Monday, January 3, 2011

Treaty of Tripoli

Joel Barlow was an American poet and served as consul-general in Algiers and on January 3, 1797, during the presidency of John Adams he drafted and signed the Treaty of Tripoli that ended the war with the Barbary pirates. Its 11th article states: "The government of the United States of America is not, in any sense, founded on the Christian religion." President Adams signed it without comment, the US Senate approved it unanimously and without comment or discussion. Barlow himself graduated from Yale in 1778 and entered the ministry in 1780. He became a Chaplin in the revolutionary army. In 1784 the Connecticut general assembly made him the official translator of the Book of Psalms. However, in 1792 after four years in London and Paris he published "Advice to the Privileged Orders", which fundamentally offered members of the European aristocracy their lives in exchange for surrender. In it he wrote: "Nations are cruel in proportion as they are religious." He further wrote that Islam "the crescent of the east" is as yet to be determined if it was infused with "the lust of slaughter." He further thought that a religion granted "any preference in the eye of the law" was incompatible with equal rights.
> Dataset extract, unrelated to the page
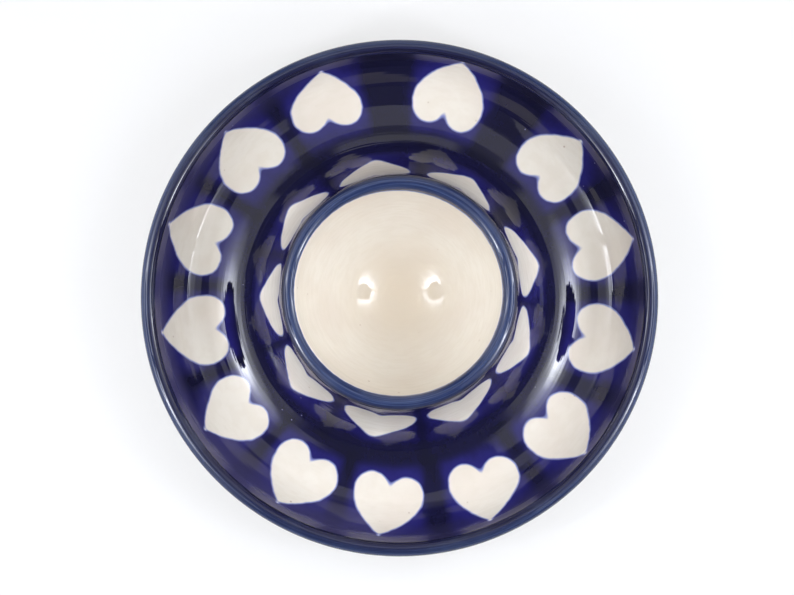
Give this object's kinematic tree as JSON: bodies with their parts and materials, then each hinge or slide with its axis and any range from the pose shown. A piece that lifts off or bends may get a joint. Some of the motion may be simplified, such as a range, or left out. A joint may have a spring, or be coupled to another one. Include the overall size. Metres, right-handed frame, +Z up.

He was adamant in his view that granting any class, particularly a clerical class was the "root and branch" of inequality. He wrote: "Abolish all legal privileges for religion and you then begin to tear the bandage from the eyes of mankind, to break the charm of inequality." This very interesting in light of today. The right, conservative republican, maintain the United States is a Christian Nation and is working hard to bury the historic secularism. Also the jury is in on Islam, it is infused with the "lust of slaughter" and reveals itself so in our daily news reports. Something to think about.